If not, what exactly is this announcement saying? "Stuff that a user isn't able to install right now won't be available for a user to install in the future"?
https://www.catalog.update.microsoft.com still lives in it's 2000s glory
I'd be interested to know what effort would be needed to decouple the manual download database from what is connected to WU within currently supported versions of windows, presumably they've already got some way of filtering off which drivers they want to keep live. I think MS could handle the download cost of old drivers when a lot of them can be smaller than an average modern webpage.
I guess it comes down to the question of how much MS cares about old hard/software past its support window, versus delegating that to third party sites like vogons.org and praying someone has the relevant file still available.
I think cost isn't the issue here. The issue is that it's super easy to emulate some ancient USB device, windows auto-installs the ancient driver, and you then exploit that driver to get kernel mode code execution.
However, I don't think filtering old drivers is a good way to combat this.

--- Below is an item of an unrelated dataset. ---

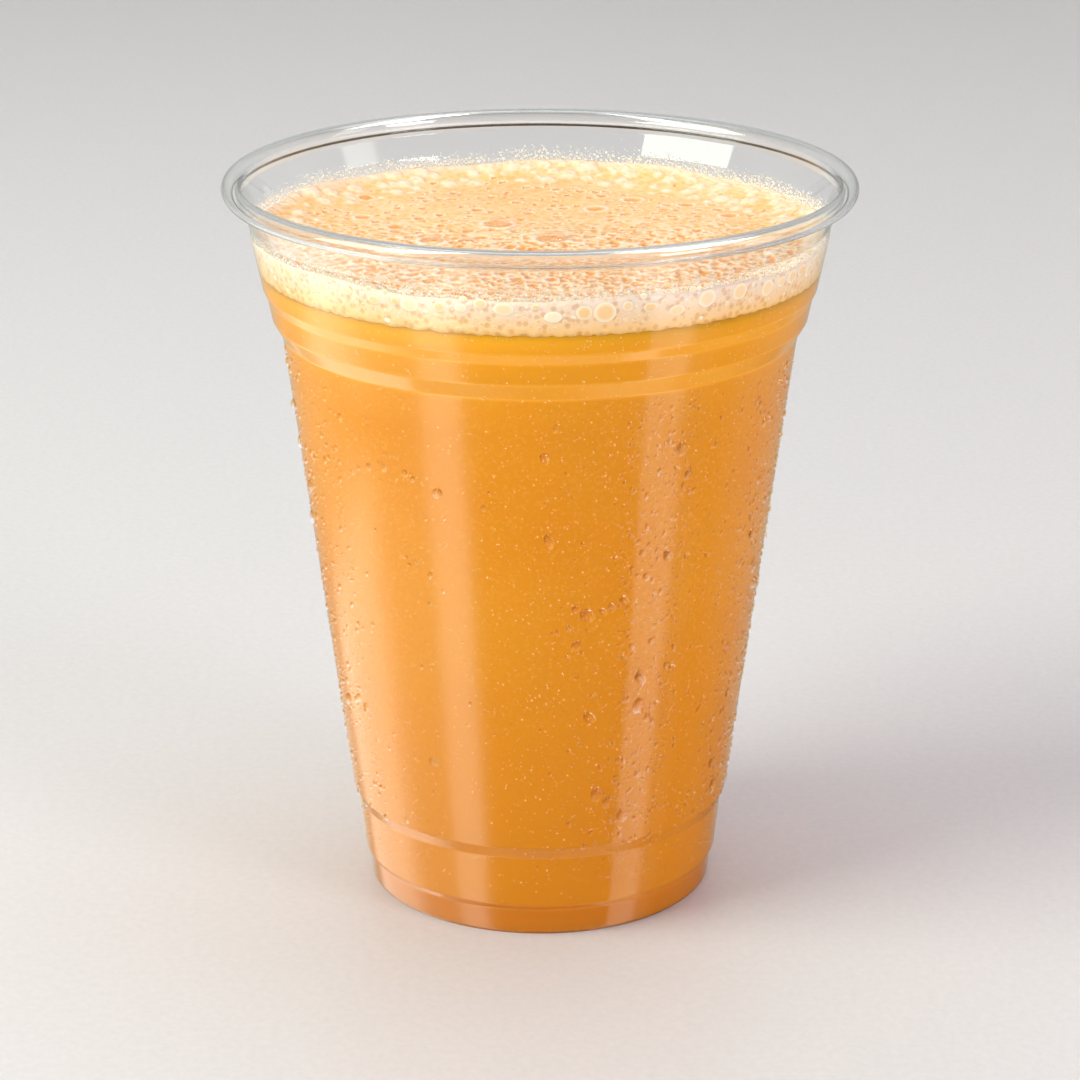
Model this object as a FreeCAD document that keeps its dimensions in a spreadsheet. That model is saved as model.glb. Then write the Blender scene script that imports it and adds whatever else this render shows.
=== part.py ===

Instead they should be popping up a dialog saying "Do you really want to install this USB joystick last sold in 1998? Older devices can pose security risks. If so, please enter your admin password to confirm. If you did not just plug in a USB Joystick, please [report it]."
At the very least Windows Update can offer you two versions, a stable version of the driver and a newer but potentially less stable version through the "Optional Driver Updates" page in Windows Update.
That would require the vendor to provide such versions. I do not think I ever saw that
I don't think its necessarely latest but what they deem to be most stable, which is not what the end user always wants.
Nor is it always the most stable. I've had update overwrite my working video card driver and replace it with one that blackscreens on reboot.
It does not. In my experience it always gives drivers that are at least 6-12 months old. Particularly GPU drivers.
Drivers for other random things like disk controllers are likely to be a lot older.
I can't recall ever checking a WU provided driver and not having to immediately go fetch an updated version from the vendor directly.
What of windows 10 drivers?
"What category of drivers are targeted in the first cut of the cleanup?
The first phase targets legacy drivers that have newer replacements already on Windows Update."
It'd be useful if they listed information about the other phases; the proposal for this phase seems pretty sensible and I'm surprised they have only now started thinking about it.
Does this include going back through and ensuring they're removing malicious drivers left behind (like from the FTDI driver-bricking fiasco... numerous times over)?
Seems like this would result in a ton of printers etc hitting landfills
Would it? Printers are a great example. Almost every printer made in the last 20 years supports at least PCL6 perfectly fine.
Why do we still need thousands of proprietary drivers, when just one will do?